• [JOB]: Search the material below for the word "before" and copy every line in which it occurs.

• [MATERIAL FOR THIS EXERCISE]:
#####
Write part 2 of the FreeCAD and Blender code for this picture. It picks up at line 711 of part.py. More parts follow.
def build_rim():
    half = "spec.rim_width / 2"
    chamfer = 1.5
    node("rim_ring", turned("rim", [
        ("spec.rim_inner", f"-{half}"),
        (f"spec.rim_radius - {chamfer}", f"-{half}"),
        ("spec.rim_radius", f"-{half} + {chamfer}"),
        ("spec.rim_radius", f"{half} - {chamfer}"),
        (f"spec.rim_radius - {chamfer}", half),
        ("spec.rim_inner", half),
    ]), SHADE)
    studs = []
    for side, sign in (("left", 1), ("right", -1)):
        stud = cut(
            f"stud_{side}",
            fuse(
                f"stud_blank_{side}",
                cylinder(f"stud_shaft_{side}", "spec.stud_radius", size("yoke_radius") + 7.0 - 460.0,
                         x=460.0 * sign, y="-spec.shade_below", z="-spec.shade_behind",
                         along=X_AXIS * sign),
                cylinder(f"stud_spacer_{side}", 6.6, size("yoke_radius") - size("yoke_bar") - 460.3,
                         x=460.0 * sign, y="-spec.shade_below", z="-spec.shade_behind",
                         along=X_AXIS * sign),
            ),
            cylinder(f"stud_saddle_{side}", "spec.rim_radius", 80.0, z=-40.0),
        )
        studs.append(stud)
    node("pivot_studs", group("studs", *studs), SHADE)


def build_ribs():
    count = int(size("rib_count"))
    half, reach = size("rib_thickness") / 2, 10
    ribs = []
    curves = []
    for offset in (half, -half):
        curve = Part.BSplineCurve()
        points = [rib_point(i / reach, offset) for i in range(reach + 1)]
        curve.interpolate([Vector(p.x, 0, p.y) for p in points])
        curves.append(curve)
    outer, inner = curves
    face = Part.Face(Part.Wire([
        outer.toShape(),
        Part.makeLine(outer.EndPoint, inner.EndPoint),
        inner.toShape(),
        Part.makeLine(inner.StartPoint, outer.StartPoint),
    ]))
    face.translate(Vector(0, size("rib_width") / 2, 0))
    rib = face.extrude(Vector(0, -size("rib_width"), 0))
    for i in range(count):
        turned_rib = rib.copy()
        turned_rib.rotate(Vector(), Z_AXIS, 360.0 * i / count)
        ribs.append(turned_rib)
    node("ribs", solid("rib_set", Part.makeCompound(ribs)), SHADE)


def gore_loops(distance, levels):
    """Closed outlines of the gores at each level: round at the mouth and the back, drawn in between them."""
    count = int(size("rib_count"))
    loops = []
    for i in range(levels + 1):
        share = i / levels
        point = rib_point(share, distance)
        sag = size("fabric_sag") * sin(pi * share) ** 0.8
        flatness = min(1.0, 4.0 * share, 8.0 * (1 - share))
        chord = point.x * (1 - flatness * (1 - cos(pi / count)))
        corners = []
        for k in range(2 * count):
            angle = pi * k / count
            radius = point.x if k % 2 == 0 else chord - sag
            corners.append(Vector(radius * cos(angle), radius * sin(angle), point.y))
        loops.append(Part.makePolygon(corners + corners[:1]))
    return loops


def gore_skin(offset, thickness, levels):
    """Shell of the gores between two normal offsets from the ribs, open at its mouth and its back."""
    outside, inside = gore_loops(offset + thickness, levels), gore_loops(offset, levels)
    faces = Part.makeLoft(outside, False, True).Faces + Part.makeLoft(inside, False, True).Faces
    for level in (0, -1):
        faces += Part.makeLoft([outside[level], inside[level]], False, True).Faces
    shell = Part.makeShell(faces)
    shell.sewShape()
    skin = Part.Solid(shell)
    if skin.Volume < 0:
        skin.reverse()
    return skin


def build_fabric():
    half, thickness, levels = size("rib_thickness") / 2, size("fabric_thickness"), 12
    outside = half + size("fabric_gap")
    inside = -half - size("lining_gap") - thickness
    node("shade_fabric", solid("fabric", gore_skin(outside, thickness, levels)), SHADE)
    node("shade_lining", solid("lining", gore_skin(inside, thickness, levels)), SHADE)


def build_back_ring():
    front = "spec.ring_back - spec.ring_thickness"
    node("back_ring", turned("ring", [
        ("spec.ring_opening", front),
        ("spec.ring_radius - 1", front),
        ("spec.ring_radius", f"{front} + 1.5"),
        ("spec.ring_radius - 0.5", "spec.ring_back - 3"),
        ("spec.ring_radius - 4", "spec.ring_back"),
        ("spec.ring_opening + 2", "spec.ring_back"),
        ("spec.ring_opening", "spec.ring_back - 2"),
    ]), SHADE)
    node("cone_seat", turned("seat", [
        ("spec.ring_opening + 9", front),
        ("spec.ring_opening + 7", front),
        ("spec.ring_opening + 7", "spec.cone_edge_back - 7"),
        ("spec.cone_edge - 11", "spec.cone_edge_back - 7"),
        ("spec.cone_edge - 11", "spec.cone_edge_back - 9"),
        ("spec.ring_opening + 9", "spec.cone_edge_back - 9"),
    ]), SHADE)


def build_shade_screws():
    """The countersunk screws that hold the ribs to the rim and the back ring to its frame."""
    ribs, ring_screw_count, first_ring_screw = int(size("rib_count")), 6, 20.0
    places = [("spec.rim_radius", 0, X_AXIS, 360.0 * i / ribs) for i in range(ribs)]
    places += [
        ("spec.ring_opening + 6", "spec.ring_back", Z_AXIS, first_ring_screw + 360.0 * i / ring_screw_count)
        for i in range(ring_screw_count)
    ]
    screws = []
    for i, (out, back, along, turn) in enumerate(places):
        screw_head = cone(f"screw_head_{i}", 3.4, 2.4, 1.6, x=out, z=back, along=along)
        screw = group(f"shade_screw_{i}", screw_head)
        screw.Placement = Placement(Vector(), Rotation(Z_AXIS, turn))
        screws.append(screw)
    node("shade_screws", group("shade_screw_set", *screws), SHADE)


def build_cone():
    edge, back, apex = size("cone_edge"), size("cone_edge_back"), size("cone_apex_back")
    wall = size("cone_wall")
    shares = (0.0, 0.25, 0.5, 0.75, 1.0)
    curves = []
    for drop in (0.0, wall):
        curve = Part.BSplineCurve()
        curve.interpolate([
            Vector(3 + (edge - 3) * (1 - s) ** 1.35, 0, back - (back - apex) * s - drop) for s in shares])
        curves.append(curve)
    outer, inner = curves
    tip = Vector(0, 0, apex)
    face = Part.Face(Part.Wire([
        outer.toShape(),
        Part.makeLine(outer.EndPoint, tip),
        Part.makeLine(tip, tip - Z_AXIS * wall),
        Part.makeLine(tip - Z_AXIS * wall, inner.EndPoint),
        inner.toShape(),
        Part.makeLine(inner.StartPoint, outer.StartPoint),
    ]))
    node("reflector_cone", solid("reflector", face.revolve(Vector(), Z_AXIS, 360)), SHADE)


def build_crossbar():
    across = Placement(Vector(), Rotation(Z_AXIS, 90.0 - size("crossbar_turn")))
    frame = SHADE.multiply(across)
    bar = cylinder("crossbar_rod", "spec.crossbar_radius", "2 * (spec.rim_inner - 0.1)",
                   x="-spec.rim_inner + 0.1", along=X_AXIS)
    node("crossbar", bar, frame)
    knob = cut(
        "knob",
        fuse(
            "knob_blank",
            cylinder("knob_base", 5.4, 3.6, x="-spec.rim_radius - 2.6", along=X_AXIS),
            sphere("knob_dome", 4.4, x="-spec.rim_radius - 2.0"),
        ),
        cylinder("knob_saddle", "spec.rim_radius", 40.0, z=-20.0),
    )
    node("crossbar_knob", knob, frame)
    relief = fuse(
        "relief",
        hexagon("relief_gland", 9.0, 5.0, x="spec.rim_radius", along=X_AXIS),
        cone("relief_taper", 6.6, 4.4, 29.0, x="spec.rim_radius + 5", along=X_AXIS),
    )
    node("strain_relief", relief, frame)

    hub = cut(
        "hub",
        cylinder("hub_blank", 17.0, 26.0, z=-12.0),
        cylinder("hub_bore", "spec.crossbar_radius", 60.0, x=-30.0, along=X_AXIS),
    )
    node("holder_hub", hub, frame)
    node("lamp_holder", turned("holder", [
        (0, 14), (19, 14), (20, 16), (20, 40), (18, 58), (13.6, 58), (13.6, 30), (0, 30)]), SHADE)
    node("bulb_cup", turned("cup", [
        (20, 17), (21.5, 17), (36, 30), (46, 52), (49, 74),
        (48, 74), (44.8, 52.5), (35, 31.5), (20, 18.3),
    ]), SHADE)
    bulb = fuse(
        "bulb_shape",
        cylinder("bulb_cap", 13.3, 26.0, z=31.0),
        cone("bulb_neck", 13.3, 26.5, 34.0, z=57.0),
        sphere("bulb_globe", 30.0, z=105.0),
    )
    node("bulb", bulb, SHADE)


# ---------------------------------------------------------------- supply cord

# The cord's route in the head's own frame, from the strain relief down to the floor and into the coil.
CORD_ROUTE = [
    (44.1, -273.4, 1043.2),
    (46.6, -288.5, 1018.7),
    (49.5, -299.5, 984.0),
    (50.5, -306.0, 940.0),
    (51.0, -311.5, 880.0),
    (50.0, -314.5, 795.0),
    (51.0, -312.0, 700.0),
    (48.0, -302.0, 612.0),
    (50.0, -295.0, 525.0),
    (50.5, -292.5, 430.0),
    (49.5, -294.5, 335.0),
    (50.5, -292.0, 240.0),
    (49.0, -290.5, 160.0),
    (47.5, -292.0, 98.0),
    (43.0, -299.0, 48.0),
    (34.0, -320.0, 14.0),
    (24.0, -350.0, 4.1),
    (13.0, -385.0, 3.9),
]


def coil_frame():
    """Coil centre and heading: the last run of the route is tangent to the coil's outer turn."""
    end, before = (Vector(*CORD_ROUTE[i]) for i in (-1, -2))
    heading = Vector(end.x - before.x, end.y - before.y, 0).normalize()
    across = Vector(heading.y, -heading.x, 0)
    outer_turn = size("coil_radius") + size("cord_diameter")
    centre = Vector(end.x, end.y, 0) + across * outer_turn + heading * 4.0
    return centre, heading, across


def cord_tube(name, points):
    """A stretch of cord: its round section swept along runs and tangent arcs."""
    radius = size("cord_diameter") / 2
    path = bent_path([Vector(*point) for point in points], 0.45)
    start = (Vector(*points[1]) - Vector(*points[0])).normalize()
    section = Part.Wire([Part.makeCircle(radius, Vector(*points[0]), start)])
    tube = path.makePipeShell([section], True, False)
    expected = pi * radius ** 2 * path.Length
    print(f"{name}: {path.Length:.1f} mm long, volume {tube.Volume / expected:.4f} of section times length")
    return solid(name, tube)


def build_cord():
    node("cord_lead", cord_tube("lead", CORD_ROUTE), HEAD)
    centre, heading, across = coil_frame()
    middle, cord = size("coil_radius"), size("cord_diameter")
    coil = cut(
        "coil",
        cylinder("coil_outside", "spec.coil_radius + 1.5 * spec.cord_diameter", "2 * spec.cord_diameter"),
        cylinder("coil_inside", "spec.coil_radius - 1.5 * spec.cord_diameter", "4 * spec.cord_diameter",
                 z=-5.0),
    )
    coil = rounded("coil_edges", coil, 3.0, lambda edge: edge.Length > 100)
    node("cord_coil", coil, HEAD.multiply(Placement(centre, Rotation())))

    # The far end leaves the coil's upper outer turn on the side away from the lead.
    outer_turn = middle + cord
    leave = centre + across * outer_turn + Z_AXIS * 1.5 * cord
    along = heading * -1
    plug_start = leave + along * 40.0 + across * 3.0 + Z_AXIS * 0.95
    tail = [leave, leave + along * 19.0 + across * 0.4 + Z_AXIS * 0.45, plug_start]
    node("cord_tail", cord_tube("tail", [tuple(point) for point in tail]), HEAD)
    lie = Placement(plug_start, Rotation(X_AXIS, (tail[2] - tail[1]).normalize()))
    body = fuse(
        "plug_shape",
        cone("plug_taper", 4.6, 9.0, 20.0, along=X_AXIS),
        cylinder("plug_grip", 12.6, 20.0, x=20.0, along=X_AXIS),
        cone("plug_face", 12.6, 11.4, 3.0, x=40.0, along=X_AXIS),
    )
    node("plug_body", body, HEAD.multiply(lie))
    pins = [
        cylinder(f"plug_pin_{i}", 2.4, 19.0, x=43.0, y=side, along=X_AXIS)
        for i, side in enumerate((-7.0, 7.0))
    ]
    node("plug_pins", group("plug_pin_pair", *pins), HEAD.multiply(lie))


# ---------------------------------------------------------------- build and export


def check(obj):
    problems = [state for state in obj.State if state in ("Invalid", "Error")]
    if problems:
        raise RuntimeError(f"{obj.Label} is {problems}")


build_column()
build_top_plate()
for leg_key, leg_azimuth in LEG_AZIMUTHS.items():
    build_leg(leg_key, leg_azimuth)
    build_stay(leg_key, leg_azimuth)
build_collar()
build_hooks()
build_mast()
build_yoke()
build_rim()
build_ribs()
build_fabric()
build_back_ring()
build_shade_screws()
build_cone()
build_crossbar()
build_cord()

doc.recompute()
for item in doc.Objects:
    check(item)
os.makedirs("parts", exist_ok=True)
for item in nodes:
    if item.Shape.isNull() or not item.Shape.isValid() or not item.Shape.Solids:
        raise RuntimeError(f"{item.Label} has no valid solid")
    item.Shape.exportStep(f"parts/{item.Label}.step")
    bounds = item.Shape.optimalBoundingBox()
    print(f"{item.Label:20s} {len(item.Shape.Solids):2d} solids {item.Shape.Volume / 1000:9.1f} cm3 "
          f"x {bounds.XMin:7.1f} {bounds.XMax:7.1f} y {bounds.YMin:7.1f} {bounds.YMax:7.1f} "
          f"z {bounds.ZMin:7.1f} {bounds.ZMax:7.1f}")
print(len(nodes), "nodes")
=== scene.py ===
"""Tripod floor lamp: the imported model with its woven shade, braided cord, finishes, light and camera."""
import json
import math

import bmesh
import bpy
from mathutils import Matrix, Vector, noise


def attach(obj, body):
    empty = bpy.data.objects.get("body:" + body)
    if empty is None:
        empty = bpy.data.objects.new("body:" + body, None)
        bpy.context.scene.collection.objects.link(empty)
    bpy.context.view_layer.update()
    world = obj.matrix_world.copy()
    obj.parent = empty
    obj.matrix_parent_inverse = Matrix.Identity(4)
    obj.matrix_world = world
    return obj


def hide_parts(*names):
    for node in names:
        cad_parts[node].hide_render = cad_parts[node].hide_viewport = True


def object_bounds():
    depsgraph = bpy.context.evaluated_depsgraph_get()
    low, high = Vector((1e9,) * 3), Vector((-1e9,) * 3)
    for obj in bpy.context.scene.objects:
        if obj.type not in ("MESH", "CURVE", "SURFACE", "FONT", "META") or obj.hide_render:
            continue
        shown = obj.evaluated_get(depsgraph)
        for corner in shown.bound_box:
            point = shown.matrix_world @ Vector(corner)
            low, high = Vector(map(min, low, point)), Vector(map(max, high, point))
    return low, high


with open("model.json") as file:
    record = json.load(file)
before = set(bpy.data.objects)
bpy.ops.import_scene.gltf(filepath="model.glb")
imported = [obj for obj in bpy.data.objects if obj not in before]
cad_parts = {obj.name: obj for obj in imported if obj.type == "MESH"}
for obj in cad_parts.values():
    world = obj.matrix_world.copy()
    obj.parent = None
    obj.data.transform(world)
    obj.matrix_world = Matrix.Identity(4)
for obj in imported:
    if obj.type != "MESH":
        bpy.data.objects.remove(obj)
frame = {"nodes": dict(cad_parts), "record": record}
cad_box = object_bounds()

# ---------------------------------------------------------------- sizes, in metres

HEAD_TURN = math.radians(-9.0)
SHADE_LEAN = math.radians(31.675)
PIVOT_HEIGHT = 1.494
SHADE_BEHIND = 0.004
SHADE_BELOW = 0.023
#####
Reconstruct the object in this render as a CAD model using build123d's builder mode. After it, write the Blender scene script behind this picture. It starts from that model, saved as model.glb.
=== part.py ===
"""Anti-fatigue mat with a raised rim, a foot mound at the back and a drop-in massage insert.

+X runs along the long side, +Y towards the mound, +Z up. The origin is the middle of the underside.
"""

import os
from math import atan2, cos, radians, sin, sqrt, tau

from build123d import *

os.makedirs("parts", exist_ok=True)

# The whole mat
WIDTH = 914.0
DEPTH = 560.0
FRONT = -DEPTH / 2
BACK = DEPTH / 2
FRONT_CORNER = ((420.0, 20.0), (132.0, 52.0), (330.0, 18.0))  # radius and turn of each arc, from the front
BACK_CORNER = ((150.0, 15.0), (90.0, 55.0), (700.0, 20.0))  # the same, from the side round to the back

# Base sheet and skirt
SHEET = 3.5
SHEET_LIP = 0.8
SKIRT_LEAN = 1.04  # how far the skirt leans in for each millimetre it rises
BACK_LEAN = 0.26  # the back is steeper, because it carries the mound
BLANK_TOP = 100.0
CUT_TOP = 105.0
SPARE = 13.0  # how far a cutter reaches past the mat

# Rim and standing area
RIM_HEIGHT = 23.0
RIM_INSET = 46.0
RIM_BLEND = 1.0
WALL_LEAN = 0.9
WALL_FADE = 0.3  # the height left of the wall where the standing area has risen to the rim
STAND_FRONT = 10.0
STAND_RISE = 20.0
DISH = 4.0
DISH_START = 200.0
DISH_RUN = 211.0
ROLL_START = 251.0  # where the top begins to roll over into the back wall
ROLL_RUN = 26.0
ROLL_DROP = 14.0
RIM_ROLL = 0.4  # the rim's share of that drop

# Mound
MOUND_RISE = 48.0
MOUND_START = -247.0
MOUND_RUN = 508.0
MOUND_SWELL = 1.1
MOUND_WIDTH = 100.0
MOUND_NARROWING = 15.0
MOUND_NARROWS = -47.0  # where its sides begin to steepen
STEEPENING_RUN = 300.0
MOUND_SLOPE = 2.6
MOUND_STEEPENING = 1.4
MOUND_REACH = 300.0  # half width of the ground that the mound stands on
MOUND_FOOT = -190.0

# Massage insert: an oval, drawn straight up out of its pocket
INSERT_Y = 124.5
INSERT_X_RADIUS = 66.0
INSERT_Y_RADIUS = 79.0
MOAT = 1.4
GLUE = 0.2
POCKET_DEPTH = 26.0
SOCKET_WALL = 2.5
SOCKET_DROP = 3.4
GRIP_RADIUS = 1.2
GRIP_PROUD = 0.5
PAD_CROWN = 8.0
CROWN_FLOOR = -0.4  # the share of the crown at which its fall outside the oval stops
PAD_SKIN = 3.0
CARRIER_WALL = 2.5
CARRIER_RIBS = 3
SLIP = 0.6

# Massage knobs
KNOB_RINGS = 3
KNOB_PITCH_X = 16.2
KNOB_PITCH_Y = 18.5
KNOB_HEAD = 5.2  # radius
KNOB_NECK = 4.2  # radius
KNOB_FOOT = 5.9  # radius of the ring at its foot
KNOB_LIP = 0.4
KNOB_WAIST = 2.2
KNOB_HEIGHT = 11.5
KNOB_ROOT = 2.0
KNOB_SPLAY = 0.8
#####
• [RESPONSE FOR THIS EXERCISE]:
    end, before = (Vector(*CORD_ROUTE[i]) for i in (-1, -2))
    heading = Vector(end.x - before.x, end.y - before.y, 0).normalize()
before = set(bpy.data.objects)
imported = [obj for obj in bpy.data.objects if obj not in before]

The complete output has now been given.